If you consider the alternative but equivalent view that $\operatorname{cl}_A(E)$ is the smallest closed subset (of $A$!) that contains $E$, the proof is quite a bit simpler: $\operatorname{cl}_M(E)$ is closed in $M$ and so $\operatorname{cl}_M(E) \cap A$ is closed in $A$ and as $E \subseteq A$ by assumption and $E \subseteq \operatorname{cl}_M(E)$ by properties of the closure, we know that $$E \subseteq \operatorname{cl}_M(E) \cap A \text{ and so } \operatorname{cl}_A(E) \subseteq \operatorname{cl}_M(E) \cap A$$ by minimality of the closure (the right hand side is a closed set of $A$ containing $E$ and $\operatorname{cl}_A(E)$ is the smallest one).

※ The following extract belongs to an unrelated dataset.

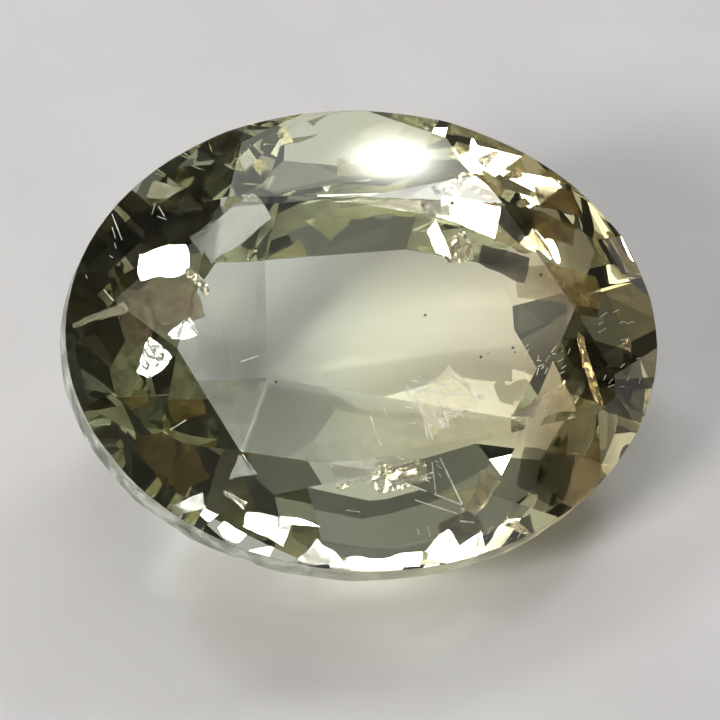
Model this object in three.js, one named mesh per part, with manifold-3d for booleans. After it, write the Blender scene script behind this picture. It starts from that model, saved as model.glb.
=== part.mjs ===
// A cut beryl: one loose oval stone, faceted and polished all over, with a ground rim.
// Millimetres, +Z up. The stone lies on the large facet of its back, as a loose stone does
// on a table top, with its flat top leaning towards -Y. The origin is under the middle of
// the stone's box, on the surface that it lies on.

import * as THREE from "three";
import { mergeVertices } from "three/addons/utils/BufferGeometryUtils.js";
import Module from "manifold-3d";

const wasm = await Module();
wasm.setup();

// Driving sizes. The stone is cut in its own frame: x along the oval, z out of the flat top,
// and z = 0 half way up the rim.
const LENGTH = 13.72;
const WIDTH = 10.96;
const RIM_HEIGHT = 0.7;
const CROWN_HEIGHT = 1.35;
const PAVILION_DEPTH = 4.75;
const RIM_SIDES = 96;

const HALF_LENGTH = LENGTH / 2;
const HALF_WIDTH = WIDTH / 2;
const RIM_TOP = RIM_HEIGHT / 2;
const RIM_BOTTOM = -RIM_HEIGHT / 2;
const TABLE_LEVEL = RIM_TOP + CROWN_HEIGHT;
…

OTOH $\operatorname{cl}_A(E)$ must be closed in $A$ so there is a closed $C \subseteq M$ such that
$$\operatorname{cl}_A(E) = C \cap A$$
But then $E \subseteq \operatorname{cl}_A(E) \subseteq C$ and so
$$\operatorname{cl}_M(E) \subseteq C \text{ and so } \operatorname{cl}_M(E) \cap A \subseteq C \cap A = \operatorname{cl}_A(E)$$
showing the other inclusion.
You can also go via the balls-definition of closure and by definition $B^A_r(x) = B^M_r(x) \cap A$, so if $x \in \operatorname{cl}_A(E)$ this means that $x \in A$ and every ball $B^A_r(x)$ intersects $E$. But then every $B^M_r(x)$ also intersects $E$ (it's a superset) and so $x \in \operatorname{cl}_M(E)$ and so $x \in \operatorname{cl}_M(E) \cap A$. Conversely, if $x \in \operatorname{cl}_M(E) \cap A$ we know $x \in A$ and every ball $B^M_r(x)$ intersects $E$ (but then $B^A_r(x) = B^M_r(x) \cap A$ also intersects $E$, as $E \subseteq A$) and so $x \in \operatorname{cl}_A(E)$. It's quite trivial if you look at the two inclusions and what it means by definition to be in the closure.
The metric balls are a red herring of course, it works in any topological space, as does my general closure proof above.